1st time life fell apart when the man I'd just crossed the world to be with told me he'd met someone else. As he was telling me, my phone rang with an amazing job offer. I honestly think if that hadn't happened I would have lost the plot.
Second time was after a pile up of bad stuff: two deaths of close loved ones, DS2 getting diagnosed with two serious life long medical conditions that made him deeply unhappy, and the long term project I'd been working on folding just before it was due to launch so all the work went down the pan and I had nothing to show for two years of slog. All while battling severe post viral fatigue. I put on a stone in weight. I took DC to school and crawled back to bed, day in day out. Six months later I was working on the most exciting best paid project of my life, which was short term one-off but led to some more long term, lovely projects I've worked on ever since. And for the first time in a decade was off anti depressants and had finally shaken off the post viral fatigue.

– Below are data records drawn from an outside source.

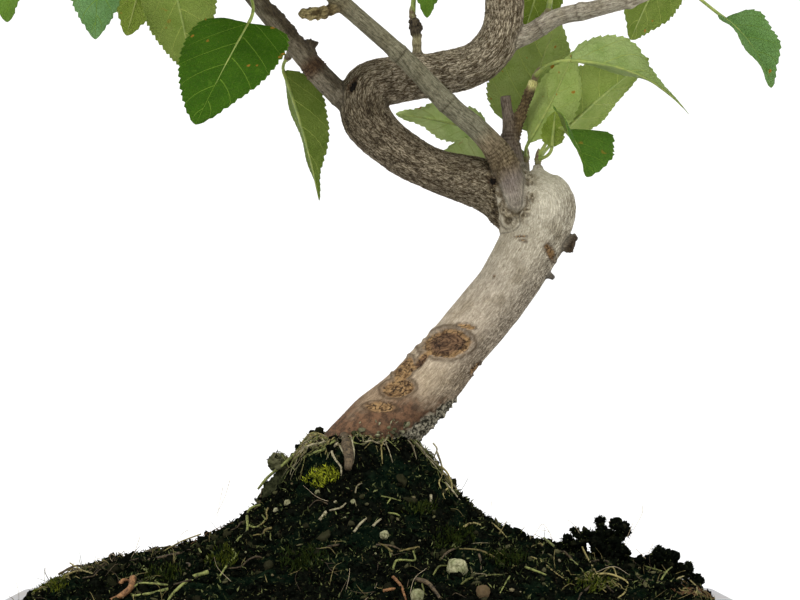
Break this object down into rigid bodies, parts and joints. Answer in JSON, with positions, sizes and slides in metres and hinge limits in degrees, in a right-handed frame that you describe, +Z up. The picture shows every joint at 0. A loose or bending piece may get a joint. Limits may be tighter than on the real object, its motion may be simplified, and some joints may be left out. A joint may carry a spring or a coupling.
{
  "type": "crabapple bonsai",
  "caption": "Crabapple bonsai with an S-shaped trunk and serrated leaves, on mounded soil in a shallow glazed rectangular pot.",
  "frame": {"origin": "on the ground under the middle of the pot, which is also under the middle of the crown", "axes": "+Z up, +X along the pot's long side to the viewer's right, -Y to the front, where the trunk's S shape shows"},
  "size_m": [0.3033, 0.2233, 0.4147],
  "materials": {
    "glaze": "satin grey-blue glaze, slightly mottled",
    "screen": "matte black",
    "soil": "damp, crumbly, near black, with moss and rootlets",
    "bark": "pale grey-brown bark, wrinkled at the bends, with brown scars",
    "leaf": "satin green above, paler and duller below"
  },
  "bodies": {
    "root": {"drain_screen_left": "screen", "drain_screen_right": "screen", "leaves_apex_1": "leaf", "leaves_apex_2": "leaf", "leaves_apex_end": "leaf", "leaves_back_branch_1": "leaf", "leaves_back_branch_2": "leaf", "leaves_back_branch_end": "leaf", "leaves_back_left_branch_1": "leaf", "leaves_back_left_branch_2": "leaf", "leaves_back_left_branch_end": "leaf", "leaves_back_tip": "leaf", "leaves_front_branch_2": "leaf", "leaves_front_branch_3": "leaf", "leaves_front_branch_end": "leaf", "leaves_front_left_branch_1": "leaf", "leaves_front_left_branch_2": "leaf", "leaves_front_left_branch_end": "leaf", "leaves_front_right_branch_1": "leaf", "leaves_front_right_branch_end": "leaf", "leaves_front_tip": "leaf", "leaves_knuckle_back": "leaf", "leaves_knuckle_left": "leaf", "leaves_knuckle_right": "leaf", "leaves_leader_twig": "leaf", "leaves_left_back_twig_1": "leaf", "leaves_left_back_twig_end": "leaf", "leaves_left_branch_1": "leaf", "leaves_left_branch_2": "leaf", "leaves_left_front_twig_1": "leaf", "leaves_left_front_twig_end": "leaf", "leaves_left_low": "leaf", "leaves_left_middle": "leaf", "leaves_left_outer": "leaf", "leaves_left_tip": "leaf", "leaves_right_back_twig_1": "leaf", "leaves_right_back_twig_end": "leaf", "leaves_right_branch_2": "leaf", "leaves_right_branch_end": "leaf", "leaves_right_fork": "leaf", "leaves_right_front_twig_1": "leaf", "leaves_right_front_twig_end": "leaf", "leaves_right_middle": "leaf", "leaves_right_outer": "leaf", "leaves_right_tip": "leaf", "leaves_scarred_spur": "leaf", "leaves_upper_left_branch_1": "leaf", "leaves_upper_left_branch_end": "leaf", "leaves_upper_right_branch_1": "leaf", "leaves_upper_right_branch_end": "leaf", "pot": "glaze", "soil": "soil", "tree": "bark"}
  },
  "joints": []
}
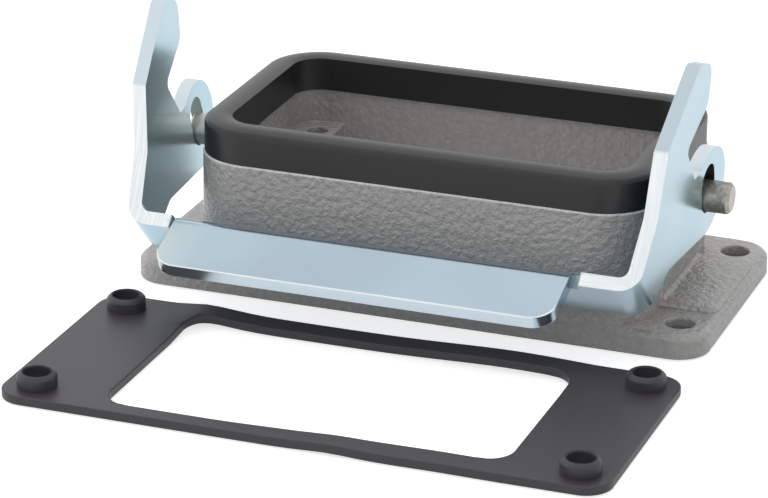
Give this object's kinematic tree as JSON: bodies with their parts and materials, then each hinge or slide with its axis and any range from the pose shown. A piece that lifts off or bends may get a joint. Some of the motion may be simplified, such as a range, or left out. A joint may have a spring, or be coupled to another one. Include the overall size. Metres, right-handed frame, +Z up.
{
  "type": "heavy duty rectangular connector",
  "caption": "Open bulkhead housing of a heavy duty rectangular connector, with rim seal, swinging locking lever and loose flange gasket.",
  "frame": {"origin": "centre of the flange's underside, midway between its four screw holes", "axes": "+X to the right along the housing's length, +Y to its back, +Z up out of the open rim"},
  "size_m": [0.0941, 0.0944, 0.0431],
  "materials": {
    "painted_casting": "grey hammertone paint on a die casting",
    "black_rubber": "matte moulded",
    "turned_steel": "turned",
    "zinc_plated_steel": "bright blue-white zinc plating",
    "gasket_rubber": "matte moulded"
  },
  "bodies": {
    "base": {"housing": "painted_casting", "rim_seal": "black_rubber", "pivot_pin_left": "turned_steel", "pivot_pin_right": "turned_steel", "flange_gasket": "gasket_rubber"},
    "lever": {"locking_lever": "zinc_plated_steel"}
  },
  "joints": [
    {"name": "lever_swing", "type": "hinge", "parent": "base", "child": "lever", "pos_m": [0, 0, 0.0186], "axis": [-1, 0, 0], "range_deg": [0, 138]}
  ]
}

TBH, I know a few people who have had the darkest worst times of their lives, ending up dangerously depressed, who hangin there and then their lives flip and great things happen. I won't give details as it could be outing, but this has happened to someone close to me recently and it is so good to see. From everything looking absolutely hopeless, to everything looking totally fine. That's how life is. I read the other day - you don't get through life without loss - it is part of life. Whether that's loved ones, jobs, homes, money - sometimes life pulls them away and it feels forever. But it does roll around again and new good things happen.